Burgess is aware that CIP projects are a major concern for many members of the community. He stressed that Tuesday’s meeting will look at the overall capital improvements budget, but not individual projects. If council directs staff to come back with a plan for reducing or deferring spending on capital projects, a meeting will be scheduled to evaluate which projects would be affected

“I anticipate we would have a lot of public participation at that meeting,” Burgess said. “And with our council being fairly new, we certainly need to educate them on the nuances of each project, the potential effects on each of them, so it’s not just a simple this sounds better than this type of decision.”

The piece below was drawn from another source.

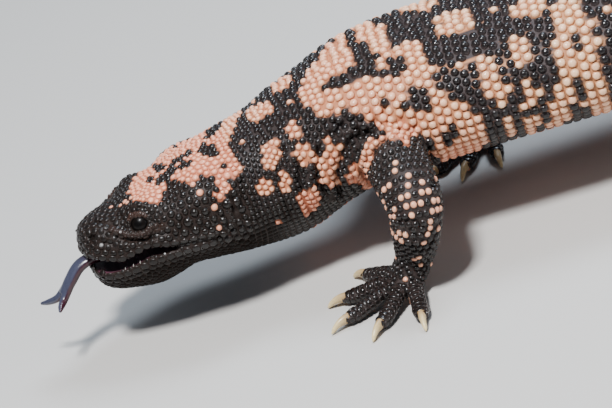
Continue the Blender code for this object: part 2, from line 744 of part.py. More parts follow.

Burgess acknowledges that council will be faced with difficult choices during the Tuesday meeting.

“I think it’s going to be a very hard thing, because I don’t think anybody’s going to say, oh, yeah, let’s raise taxes, let’s postpone projects, let’s lay off people, whatever the mix is,” Burgess said.

“With the reserve fund, we could carry on even at the same level of service for the current fiscal year, and probably even into the next two. But then we’d have a very steep deficit to recover from and I don’t think anyone wants us to do that. So instead we’re trying to find a path forward that is at lower expenditure levels and we’ll hopefully forego any severe cuts.” 

The council meeting is scheduled for 7 p.m. Tuesday in council chambers.